-- WRITTEN TASK --
Copy the records below exactly as they appear.

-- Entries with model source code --
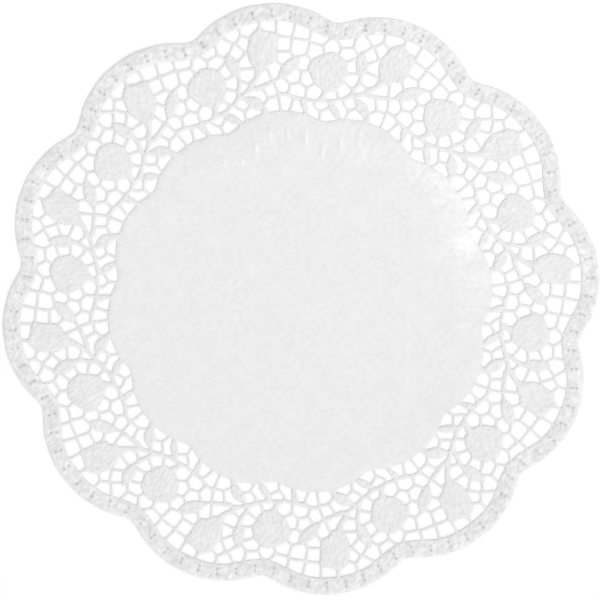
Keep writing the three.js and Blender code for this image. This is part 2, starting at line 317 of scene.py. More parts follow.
# Pleats in the rim of the plain middle, by angle from +X. A negative height is a groove.
PLEATS = rows(
    "angle radius to_angle to_radius half height",
    (118.2, 101.9, 116.9, 107.4, 0.9, 0.12),
    (118.0, 93.8, 117.5, 100.0, 0.9, 0.27),
    (112.0, 89.0, 111.5, 95.6, 0.9, 0.27),
    (105.8, 93.8, 105.1, 101.0, 0.9, 0.36),
    (104.7, 92.0, 105.0, 96.7, 0.9, -0.18),
    (99.7, 97.6, 100.0, 107.6, 0.9, 0.36),
    (97.5, 96.5, 97.2, 104.2, 0.9, -0.12),
    (95.4, 96.1, 95.1, 105.0, 0.9, -0.22),
    (93.7, 97.2, 94.0, 107.2, 0.9, 0.34),
    (90.4, 97.6, 91.1, 104.1, 0.9, -0.12),
    (87.5, 93.5, 88.1, 108.7, 0.8, 0.44),
    (83.5, 87.8, 83.6, 101.3, 1.1, -0.20),
    (81.5, 100.6, 82.2, 104.0, 1.0, 0.16),
    (81.4, 88.3, 81.5, 97.6, 0.9, 0.30),
    (80.3, 87.7, 80.8, 93.6, 0.9, -0.16),
    (76.7, 96.8, 77.8, 102.5, 0.9, -0.18),
    (75.6, 103.5, 76.3, 110.5, 0.9, 0.16),
    (74.9, 96.1, 76.4, 103.4, 1.2, 0.36),
    (72.9, 104.9, 74.2, 111.0, 0.9, 0.14),
    (71.4, 104.0, 72.2, 111.0, 0.9, -0.16),
    (71.0, 98.5, 71.8, 103.1, 1.0, -0.18),
    (69.5, 104.6, 71.3, 112.5, 0.9, 0.22),
    (69.2, 101.0, 70.9, 104.9, 1.4, 0.22),
    (65.3, 97.1, 66.4, 106.3, 1.2, -0.24),
    (63.6, 105.2, 64.9, 109.7, 0.9, 0.16),
    (63.6, 101.5, 65.0, 105.6, 0.9, 0.22),
    (60.2, 94.5, 61.5, 99.4, 1.0, 0.14),
    (59.7, 102.6, 60.8, 106.3, 1.0, -0.14),
    (57.9, 104.0, 59.2, 106.0, 1.2, 0.20),
    (57.3, 98.3, 59.0, 102.0, 1.2, 0.16),
    (46.4, 91.0, 46.4, 101.0, 1.0, -0.18),
    (39.6, 98.0, 39.6, 108.0, 1.0, 0.15),
    (26.0, 97.0, 26.0, 108.0, 1.2, -0.12),
    (14.0, 98.0, 14.0, 110.0, 1.2, -0.21),
    (10.0, 90.0, 10.0, 97.0, 0.9, 0.15),
    (-1.6, 97.0, -1.6, 110.0, 0.8, 0.15),
    (-7.0, 90.0, -7.0, 101.0, 0.9, 0.15),
)

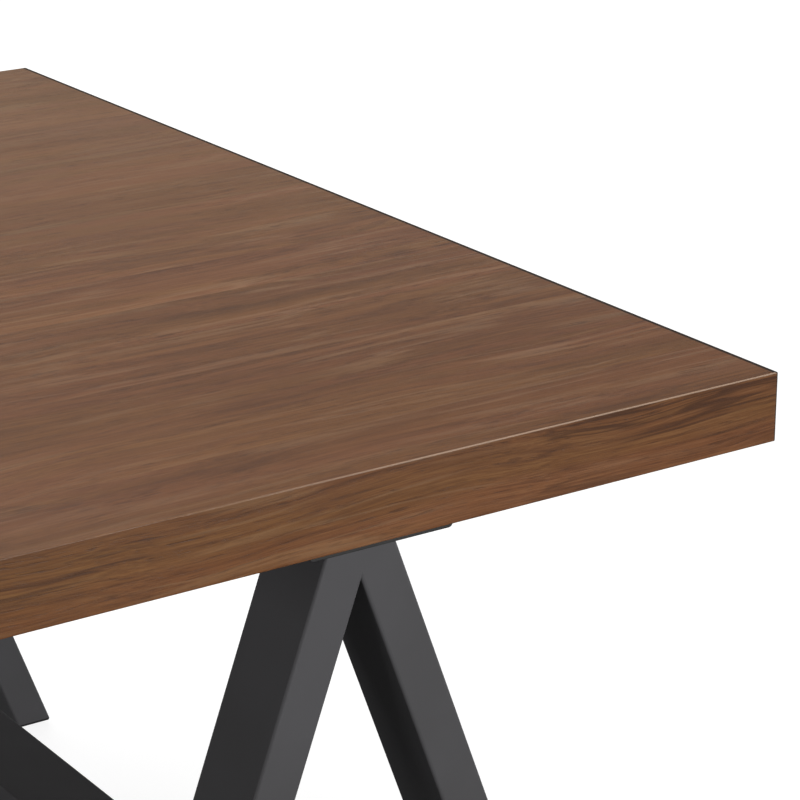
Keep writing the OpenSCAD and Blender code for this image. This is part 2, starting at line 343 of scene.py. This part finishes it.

-- THE RESULT --
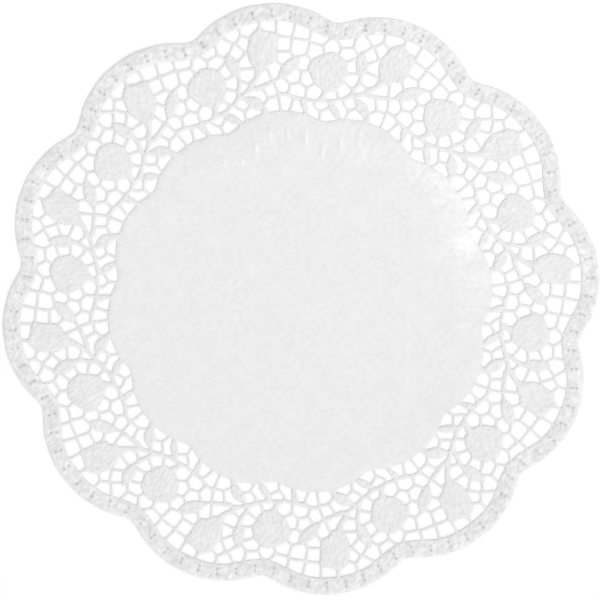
Keep writing the three.js and Blender code for this image. This is part 2, starting at line 317 of scene.py. More parts follow.
# Pleats in the rim of the plain middle, by angle from +X. A negative height is a groove.
PLEATS = rows(
    "angle radius to_angle to_radius half height",
    (118.2, 101.9, 116.9, 107.4, 0.9, 0.12),
    (118.0, 93.8, 117.5, 100.0, 0.9, 0.27),
    (112.0, 89.0, 111.5, 95.6, 0.9, 0.27),
    (105.8, 93.8, 105.1, 101.0, 0.9, 0.36),
    (104.7, 92.0, 105.0, 96.7, 0.9, -0.18),
    (99.7, 97.6, 100.0, 107.6, 0.9, 0.36),
    (97.5, 96.5, 97.2, 104.2, 0.9, -0.12),
    (95.4, 96.1, 95.1, 105.0, 0.9, -0.22),
    (93.7, 97.2, 94.0, 107.2, 0.9, 0.34),
    (90.4, 97.6, 91.1, 104.1, 0.9, -0.12),
    (87.5, 93.5, 88.1, 108.7, 0.8, 0.44),
    (83.5, 87.8, 83.6, 101.3, 1.1, -0.20),
    (81.5, 100.6, 82.2, 104.0, 1.0, 0.16),
    (81.4, 88.3, 81.5, 97.6, 0.9, 0.30),
    (80.3, 87.7, 80.8, 93.6, 0.9, -0.16),
    (76.7, 96.8, 77.8, 102.5, 0.9, -0.18),
    (75.6, 103.5, 76.3, 110.5, 0.9, 0.16),
    (74.9, 96.1, 76.4, 103.4, 1.2, 0.36),
    (72.9, 104.9, 74.2, 111.0, 0.9, 0.14),
    (71.4, 104.0, 72.2, 111.0, 0.9, -0.16),
    (71.0, 98.5, 71.8, 103.1, 1.0, -0.18),
    (69.5, 104.6, 71.3, 112.5, 0.9, 0.22),
    (69.2, 101.0, 70.9, 104.9, 1.4, 0.22),
    (65.3, 97.1, 66.4, 106.3, 1.2, -0.24),
    (63.6, 105.2, 64.9, 109.7, 0.9, 0.16),
    (63.6, 101.5, 65.0, 105.6, 0.9, 0.22),
    (60.2, 94.5, 61.5, 99.4, 1.0, 0.14),
    (59.7, 102.6, 60.8, 106.3, 1.0, -0.14),
    (57.9, 104.0, 59.2, 106.0, 1.2, 0.20),
    (57.3, 98.3, 59.0, 102.0, 1.2, 0.16),
    (46.4, 91.0, 46.4, 101.0, 1.0, -0.18),
    (39.6, 98.0, 39.6, 108.0, 1.0, 0.15),
    (26.0, 97.0, 26.0, 108.0, 1.2, -0.12),
    (14.0, 98.0, 14.0, 110.0, 1.2, -0.21),
    (10.0, 90.0, 10.0, 97.0, 0.9, 0.15),
    (-1.6, 97.0, -1.6, 110.0, 0.8, 0.15),
    (-7.0, 90.0, -7.0, 101.0, 0.9, 0.15),
)

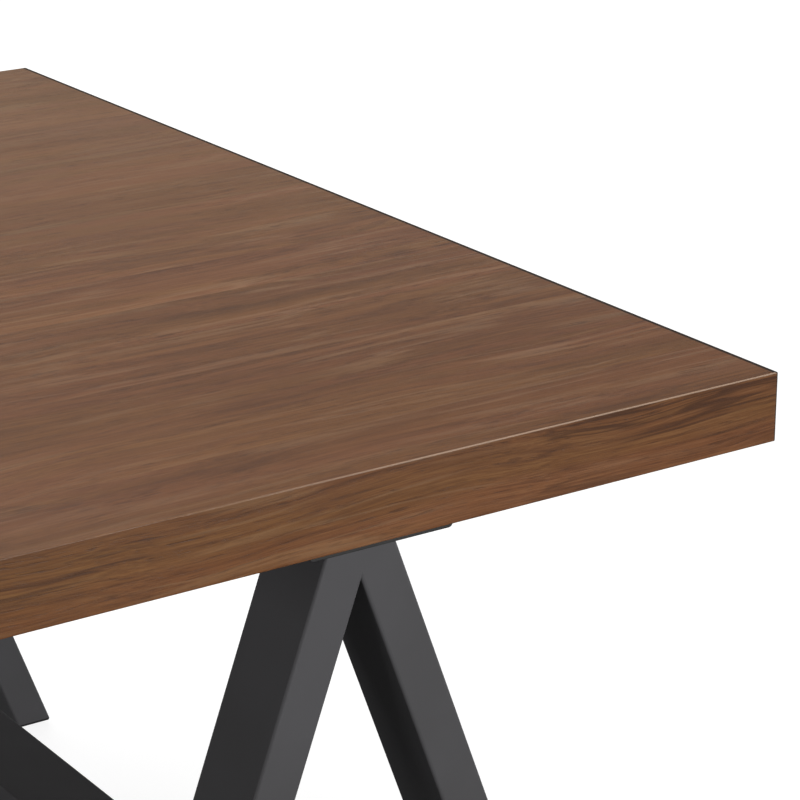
Keep writing the OpenSCAD and Blender code for this image. This is part 2, starting at line 343 of scene.py. This part finishes it.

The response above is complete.